Regardless of the tool being used, Lightfoot said, the “equation” comes down to several fundamental questions: Is the offender a flight risk? Will that person show up again for court? And, are they a danger to the community?

“I submit to you that someone who has a long track record of gun violence and then is charged with another gun-related offense is, by definition, a danger to the community,” the mayor said.

Instead of pointing fingers and working “against each other,” all stakeholders should try to address the issue, because “lives are at stake,” the mayor said, adding that “judges have to use their common sense” about who gets out on bond.

Lightfoot said earlier this week she “feels like we’re losing the streets” after another violent summer weekend that saw 32 people shot and nine killed.

On Thursday, the mayor said she continues to push hard “for the pieces of this puzzle that we control” with “all hands on deck, flooding the zone, taking responsibility.”

But she argued “another piece” of that puzzle is “owned by various county actors and they have to be part of the solution as well” to confront Chicago’s cycle of gang violence.

In a high-stakes game of political poker, she’s challenging Preckwinkle to put her cards on the table.

“My proposal is that we all put our data out on a weekly basis and see who’s getting arrested. What are the charges? What are the bond decisions being made? And separately, if they’re out on bond … what [are] the results? Are they staying within the geographic boundaries that they’re supposed to? And if not, is there any follow up?” she said.

“We will put our data up. And I want the county to do the same on a weekly basis. That’s how we get to some answers.”

Preckwinkle gave no ground in a statement issued Thursday.

“This is about governance not politics, plain and simple,” she said.

“We can go back and forth all day about statistics. The public doesn’t care about spreadsheets, they care about solutions and results. I stand by my statement that false narratives do not help us achieve the goals of making sure all of Cook County is safe and viable. Nor does it save lives.”

As she did in her letter to the mayor, Preckwinkle invited the city to “come to the table and have a dialogue” with the county.

“Criminal justice reform is a priority and it is necessary.
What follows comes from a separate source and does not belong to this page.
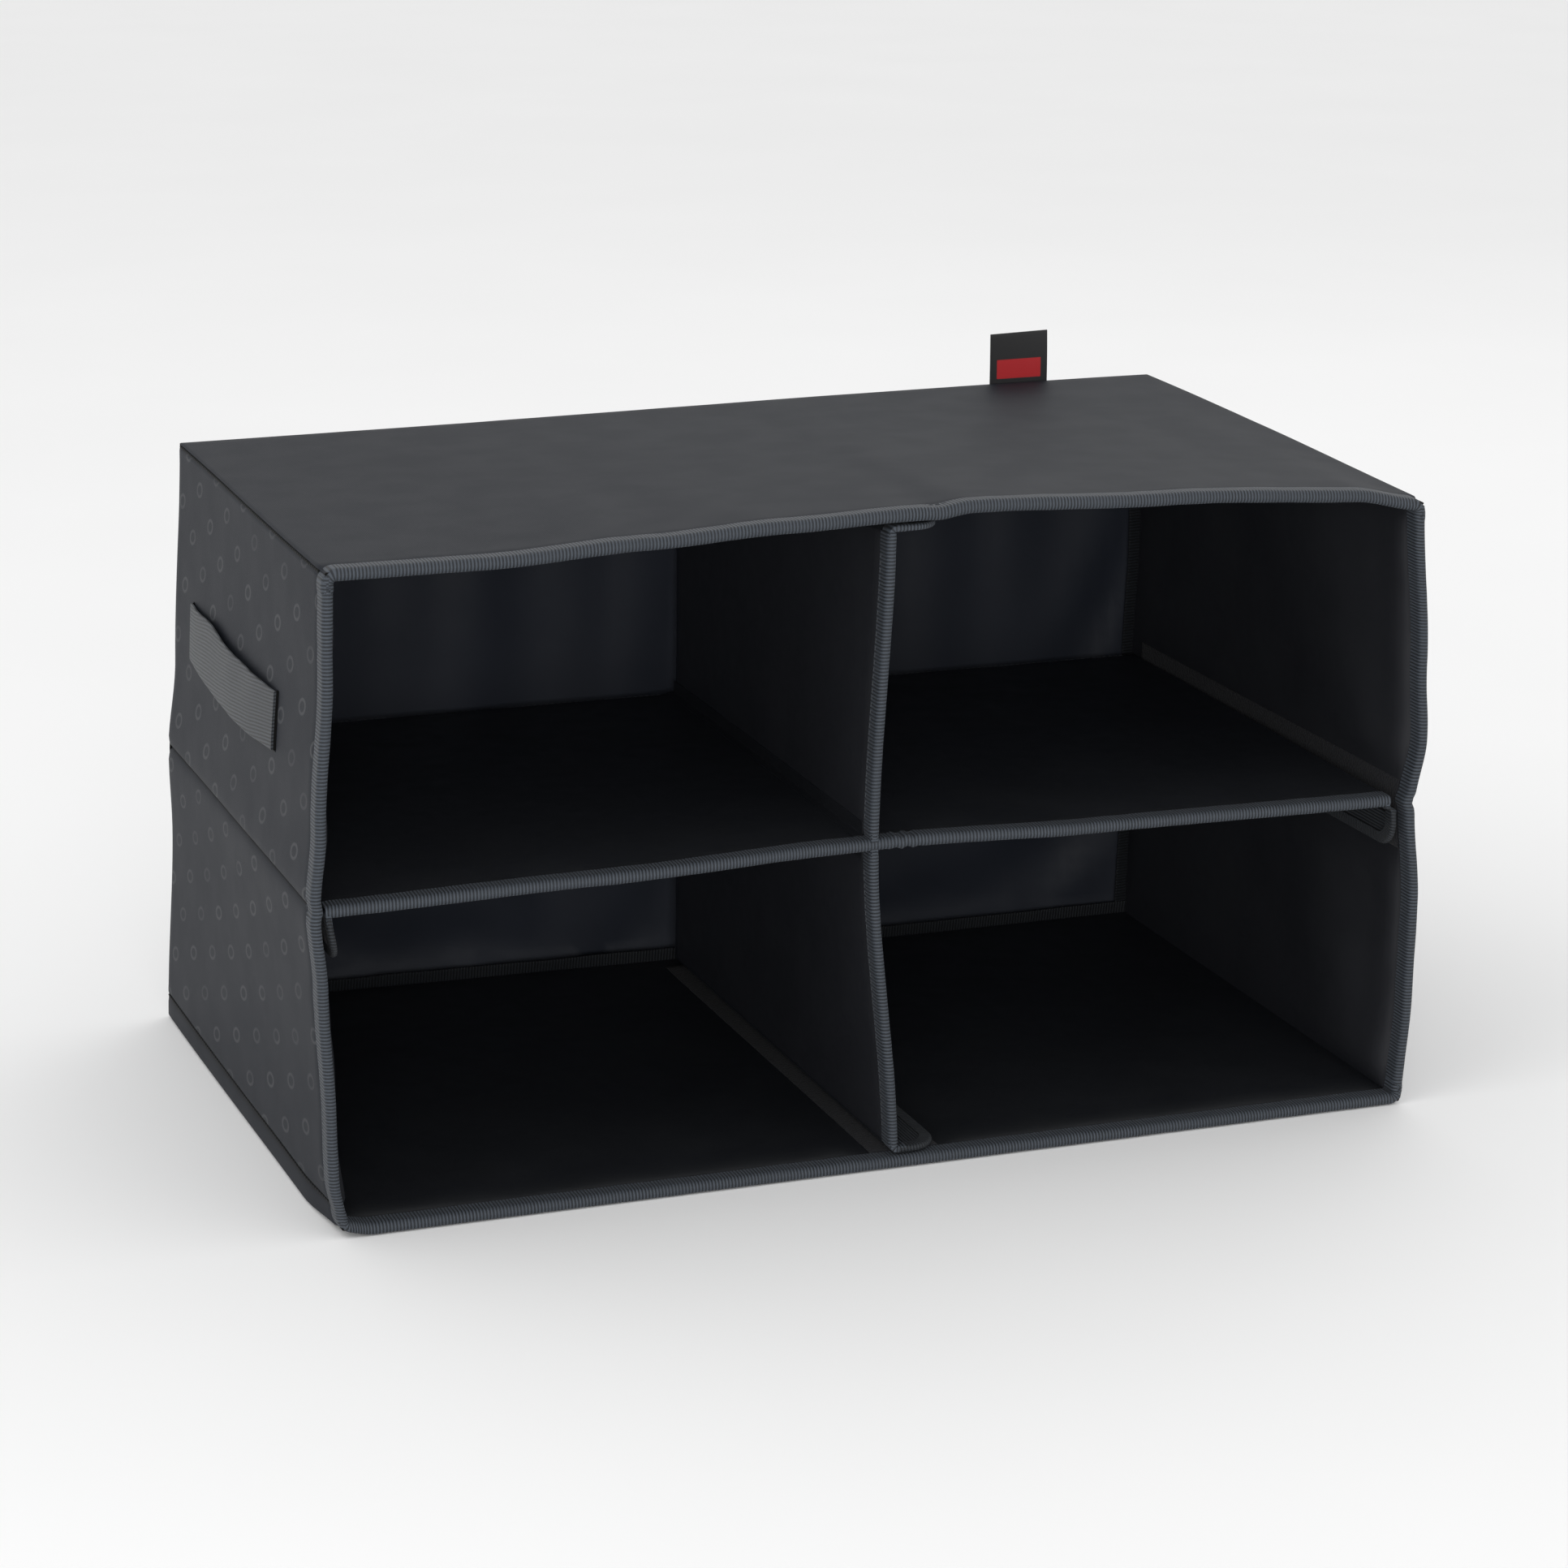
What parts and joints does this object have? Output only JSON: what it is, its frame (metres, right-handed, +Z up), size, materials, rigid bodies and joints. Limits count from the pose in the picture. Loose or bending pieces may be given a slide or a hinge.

We must do all we can to reverse the devastating impact of mass incarceration of black, brown and poor people in this country; and, equally so, it is our responsibility as leaders to ensure that every resident has the ability to live in safe and healthy neighborhoods,” she said.

In her letter to Lightfoot and in a follow-up interview, Preckwinkle had argued that Johnson and the police union leading the charge against Preckwinkle’s ally and former chief of staff, State’s Attorney Kim Foxx, have “promulgated” a narrative that pins city violence on “county judges, county prosecutors — and their failure to do their job and that’s simply not true.”

She told the Sun-Times: “It’s a false narrative, and they know it, and it’s infuriating.”

Preckwinkle accused Johnson of pointing fingers to evade the root of the city’s crime problem: his department’s clearance rate for homicides, which she called “one of the lowest in the nation.”